EPF launch conference kick-off was one of EPF’s best-attended meetings to date – a fact that highlights the level of importance that stakeholders attach to the concept of patient empowerment.
In our lives we expect – indeed demand – to have a say in the way services are delivered. If we engage an architect, we take into account their expertise but we expect them to deliver what we want from a building – not just what they want to give us. This is what we should expect from healthcare systems as well.
With the technological change we have witnessed in recent years, taking direct control of other areas of our lives has become natural. Take, for example, television: we used to watch what we were given, at the time of the broadcaster’s choosing. This is no longer the case. We can now watch what we want, when we want. We use social media to interact with others about programmes and we can even influence the outcomes of programmes. We are no longer passive consumers. This is the level of co-decision making we should expect from healthcare systems.

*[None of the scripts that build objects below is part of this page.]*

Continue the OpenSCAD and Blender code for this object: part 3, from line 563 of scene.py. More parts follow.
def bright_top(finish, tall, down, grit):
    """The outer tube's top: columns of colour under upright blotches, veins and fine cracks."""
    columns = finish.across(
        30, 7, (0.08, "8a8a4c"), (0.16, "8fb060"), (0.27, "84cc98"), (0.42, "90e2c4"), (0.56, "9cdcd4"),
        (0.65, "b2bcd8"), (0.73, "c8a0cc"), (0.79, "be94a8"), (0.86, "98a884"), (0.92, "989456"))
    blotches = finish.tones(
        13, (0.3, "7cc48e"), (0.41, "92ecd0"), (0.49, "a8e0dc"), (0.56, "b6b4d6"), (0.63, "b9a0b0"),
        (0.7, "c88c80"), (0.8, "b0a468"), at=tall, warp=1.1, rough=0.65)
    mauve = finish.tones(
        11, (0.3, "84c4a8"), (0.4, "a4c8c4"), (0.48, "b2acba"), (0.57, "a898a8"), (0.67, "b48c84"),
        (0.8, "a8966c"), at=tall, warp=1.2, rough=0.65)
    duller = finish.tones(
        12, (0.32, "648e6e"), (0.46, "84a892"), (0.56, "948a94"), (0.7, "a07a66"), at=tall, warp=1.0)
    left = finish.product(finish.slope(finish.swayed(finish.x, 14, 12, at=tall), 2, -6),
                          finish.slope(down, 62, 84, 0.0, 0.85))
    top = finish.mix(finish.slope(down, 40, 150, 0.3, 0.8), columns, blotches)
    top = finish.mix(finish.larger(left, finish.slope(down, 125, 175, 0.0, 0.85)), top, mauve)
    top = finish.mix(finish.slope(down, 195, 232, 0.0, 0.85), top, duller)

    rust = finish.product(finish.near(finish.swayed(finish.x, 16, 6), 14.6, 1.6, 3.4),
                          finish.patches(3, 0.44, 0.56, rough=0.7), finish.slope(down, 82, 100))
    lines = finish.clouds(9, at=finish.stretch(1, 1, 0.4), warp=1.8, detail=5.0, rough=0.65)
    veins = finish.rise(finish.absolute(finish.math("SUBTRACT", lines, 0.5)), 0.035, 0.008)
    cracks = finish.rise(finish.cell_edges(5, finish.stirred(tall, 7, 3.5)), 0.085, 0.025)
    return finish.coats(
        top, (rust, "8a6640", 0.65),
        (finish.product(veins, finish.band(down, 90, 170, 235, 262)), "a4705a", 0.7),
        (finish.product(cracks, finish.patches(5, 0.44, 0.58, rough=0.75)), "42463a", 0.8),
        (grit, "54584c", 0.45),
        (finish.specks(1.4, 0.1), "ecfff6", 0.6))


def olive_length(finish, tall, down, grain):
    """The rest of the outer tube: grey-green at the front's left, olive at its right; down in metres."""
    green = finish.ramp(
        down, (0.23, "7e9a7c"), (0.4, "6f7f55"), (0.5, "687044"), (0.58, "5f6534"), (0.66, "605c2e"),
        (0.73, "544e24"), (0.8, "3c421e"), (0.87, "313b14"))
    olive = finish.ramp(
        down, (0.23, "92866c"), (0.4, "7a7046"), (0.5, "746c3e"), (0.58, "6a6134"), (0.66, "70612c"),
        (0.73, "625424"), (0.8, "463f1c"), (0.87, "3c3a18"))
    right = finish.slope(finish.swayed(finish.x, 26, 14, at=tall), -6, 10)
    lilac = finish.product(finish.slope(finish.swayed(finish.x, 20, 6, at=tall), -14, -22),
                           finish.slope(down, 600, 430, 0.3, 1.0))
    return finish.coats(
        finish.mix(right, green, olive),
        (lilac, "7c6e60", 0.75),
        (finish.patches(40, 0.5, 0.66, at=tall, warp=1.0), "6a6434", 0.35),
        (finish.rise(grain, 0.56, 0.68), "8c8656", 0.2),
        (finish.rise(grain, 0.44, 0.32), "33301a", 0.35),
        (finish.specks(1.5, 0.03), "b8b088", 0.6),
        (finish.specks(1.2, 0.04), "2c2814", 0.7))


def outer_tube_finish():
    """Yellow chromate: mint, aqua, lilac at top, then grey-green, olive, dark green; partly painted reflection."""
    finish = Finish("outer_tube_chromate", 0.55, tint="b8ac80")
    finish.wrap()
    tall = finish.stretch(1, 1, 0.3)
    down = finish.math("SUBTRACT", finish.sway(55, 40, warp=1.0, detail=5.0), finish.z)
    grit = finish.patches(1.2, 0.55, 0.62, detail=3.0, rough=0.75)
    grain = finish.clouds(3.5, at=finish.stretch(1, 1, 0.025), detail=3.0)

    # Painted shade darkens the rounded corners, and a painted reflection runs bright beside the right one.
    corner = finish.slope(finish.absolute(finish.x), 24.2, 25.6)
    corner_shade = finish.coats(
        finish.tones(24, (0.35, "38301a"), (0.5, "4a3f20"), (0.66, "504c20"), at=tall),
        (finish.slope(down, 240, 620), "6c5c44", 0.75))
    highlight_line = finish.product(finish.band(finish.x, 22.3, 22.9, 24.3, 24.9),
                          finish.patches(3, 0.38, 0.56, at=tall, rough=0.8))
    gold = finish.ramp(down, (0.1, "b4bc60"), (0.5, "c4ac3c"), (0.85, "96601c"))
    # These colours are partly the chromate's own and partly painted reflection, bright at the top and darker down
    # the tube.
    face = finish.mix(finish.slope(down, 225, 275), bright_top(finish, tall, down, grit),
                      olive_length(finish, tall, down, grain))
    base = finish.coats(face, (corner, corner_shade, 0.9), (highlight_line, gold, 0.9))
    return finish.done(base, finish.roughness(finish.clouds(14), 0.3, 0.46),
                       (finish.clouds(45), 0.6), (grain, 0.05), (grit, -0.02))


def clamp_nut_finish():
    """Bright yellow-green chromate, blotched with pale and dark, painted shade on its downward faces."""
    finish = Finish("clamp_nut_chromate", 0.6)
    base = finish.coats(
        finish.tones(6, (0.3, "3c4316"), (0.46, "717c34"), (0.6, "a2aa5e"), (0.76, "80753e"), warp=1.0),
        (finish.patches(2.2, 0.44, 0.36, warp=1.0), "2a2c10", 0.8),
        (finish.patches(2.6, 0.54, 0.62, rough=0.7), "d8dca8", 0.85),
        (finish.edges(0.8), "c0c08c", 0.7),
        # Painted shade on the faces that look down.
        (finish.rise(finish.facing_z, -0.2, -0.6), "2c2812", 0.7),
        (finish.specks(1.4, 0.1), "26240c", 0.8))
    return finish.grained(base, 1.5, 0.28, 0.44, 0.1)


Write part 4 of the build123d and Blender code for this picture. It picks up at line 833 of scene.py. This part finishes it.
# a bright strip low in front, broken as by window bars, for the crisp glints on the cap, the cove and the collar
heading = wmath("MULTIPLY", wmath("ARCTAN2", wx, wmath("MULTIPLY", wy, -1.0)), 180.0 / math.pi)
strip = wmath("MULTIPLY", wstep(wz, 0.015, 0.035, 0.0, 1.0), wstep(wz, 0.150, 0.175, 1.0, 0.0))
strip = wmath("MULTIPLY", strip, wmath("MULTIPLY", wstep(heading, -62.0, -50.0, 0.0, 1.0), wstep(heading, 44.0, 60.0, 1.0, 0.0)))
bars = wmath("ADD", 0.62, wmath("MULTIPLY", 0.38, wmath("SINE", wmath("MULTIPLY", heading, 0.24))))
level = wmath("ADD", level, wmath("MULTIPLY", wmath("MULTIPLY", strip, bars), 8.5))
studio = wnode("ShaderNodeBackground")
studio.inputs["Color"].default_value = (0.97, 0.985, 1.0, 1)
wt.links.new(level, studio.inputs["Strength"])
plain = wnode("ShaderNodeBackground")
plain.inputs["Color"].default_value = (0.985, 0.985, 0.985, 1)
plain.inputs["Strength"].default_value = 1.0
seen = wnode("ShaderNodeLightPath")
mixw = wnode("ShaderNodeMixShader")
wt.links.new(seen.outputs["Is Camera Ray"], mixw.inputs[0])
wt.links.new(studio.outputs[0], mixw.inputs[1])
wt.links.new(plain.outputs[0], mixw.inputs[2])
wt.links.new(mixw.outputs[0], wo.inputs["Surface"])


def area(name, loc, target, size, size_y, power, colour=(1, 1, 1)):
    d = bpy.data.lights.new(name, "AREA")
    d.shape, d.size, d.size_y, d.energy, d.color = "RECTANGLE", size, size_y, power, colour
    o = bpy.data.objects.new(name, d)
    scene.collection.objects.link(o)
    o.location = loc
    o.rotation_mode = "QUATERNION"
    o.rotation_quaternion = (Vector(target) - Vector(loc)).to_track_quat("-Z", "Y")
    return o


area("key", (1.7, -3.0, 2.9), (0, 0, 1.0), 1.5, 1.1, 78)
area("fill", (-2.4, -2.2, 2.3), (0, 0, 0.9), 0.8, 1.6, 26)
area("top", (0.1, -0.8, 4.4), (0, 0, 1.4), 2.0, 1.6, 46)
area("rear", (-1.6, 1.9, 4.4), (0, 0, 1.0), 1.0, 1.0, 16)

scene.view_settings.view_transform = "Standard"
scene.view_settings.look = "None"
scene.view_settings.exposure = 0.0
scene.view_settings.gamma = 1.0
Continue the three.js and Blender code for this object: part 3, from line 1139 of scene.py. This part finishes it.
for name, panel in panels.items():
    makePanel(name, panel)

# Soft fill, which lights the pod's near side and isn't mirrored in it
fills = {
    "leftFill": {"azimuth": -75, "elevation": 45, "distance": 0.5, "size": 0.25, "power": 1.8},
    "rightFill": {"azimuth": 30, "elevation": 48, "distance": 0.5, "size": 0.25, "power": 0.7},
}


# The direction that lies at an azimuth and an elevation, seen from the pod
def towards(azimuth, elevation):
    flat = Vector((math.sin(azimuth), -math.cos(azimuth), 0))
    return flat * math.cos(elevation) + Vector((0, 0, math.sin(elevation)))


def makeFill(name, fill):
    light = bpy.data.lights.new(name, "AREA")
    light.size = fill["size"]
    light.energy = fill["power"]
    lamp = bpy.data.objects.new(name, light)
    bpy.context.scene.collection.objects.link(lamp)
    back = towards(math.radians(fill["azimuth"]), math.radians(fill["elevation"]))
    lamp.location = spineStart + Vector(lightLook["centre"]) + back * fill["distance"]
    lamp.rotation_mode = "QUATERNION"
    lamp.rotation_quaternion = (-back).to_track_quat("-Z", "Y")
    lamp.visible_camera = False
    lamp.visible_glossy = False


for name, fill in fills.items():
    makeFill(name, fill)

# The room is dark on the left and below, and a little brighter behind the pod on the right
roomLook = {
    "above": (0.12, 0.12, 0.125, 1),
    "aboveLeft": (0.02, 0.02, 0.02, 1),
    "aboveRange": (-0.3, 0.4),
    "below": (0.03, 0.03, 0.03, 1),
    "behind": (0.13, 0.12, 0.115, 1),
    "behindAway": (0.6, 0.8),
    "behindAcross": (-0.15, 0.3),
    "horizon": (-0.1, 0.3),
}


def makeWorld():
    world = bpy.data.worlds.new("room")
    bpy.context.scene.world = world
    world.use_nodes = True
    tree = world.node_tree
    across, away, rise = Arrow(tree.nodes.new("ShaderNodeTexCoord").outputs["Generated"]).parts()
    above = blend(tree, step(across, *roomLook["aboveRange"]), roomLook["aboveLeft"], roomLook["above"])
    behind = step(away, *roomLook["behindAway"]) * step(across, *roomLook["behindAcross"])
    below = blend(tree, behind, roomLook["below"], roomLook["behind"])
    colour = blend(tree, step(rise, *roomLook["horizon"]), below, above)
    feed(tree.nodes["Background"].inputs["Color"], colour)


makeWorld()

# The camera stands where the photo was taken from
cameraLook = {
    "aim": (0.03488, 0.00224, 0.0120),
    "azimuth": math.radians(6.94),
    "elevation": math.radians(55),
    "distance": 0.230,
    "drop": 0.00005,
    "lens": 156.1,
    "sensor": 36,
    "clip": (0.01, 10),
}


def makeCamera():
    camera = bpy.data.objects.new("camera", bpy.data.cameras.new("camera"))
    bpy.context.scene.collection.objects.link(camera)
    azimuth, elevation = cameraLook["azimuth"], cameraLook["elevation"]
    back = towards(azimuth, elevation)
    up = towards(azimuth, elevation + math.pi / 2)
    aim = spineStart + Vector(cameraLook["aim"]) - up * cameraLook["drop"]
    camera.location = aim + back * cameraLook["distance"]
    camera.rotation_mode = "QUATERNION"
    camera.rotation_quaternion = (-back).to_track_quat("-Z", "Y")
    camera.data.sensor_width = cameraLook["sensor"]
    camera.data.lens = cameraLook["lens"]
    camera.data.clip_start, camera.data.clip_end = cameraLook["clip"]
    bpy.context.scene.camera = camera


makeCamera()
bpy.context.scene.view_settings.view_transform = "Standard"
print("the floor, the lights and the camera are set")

With the launch of EPF’s campaign, we have seen that there is a significant level of motivation within the patient community – and among other stakeholders. We also know that we have an external environment pre-disposed to the concept of patient empowerment. But what about the political environment?
I would argue that the time is right here as well. We have seen a Copernican revolution in Brussels over the past few months. Decision-making has become more political and more top-down than we have ever seen before. What happens at national and Brussels level has become more intertwined. The impact of events in one member state can be seen in other countries – think Brexit or Grexit. This combination provides the patient community with a perfect opportunity to set the agenda – their agenda – both in Brussels and at national level.
Patients have achieved so much over the past few years: they have made their voice heard and they have secured a seat at the table. Now comes the opportunity to make sure patients’ needs are at the centre of the healthcare systems that patients themselves co-design. Now is the time to win the argument for patient empowerment.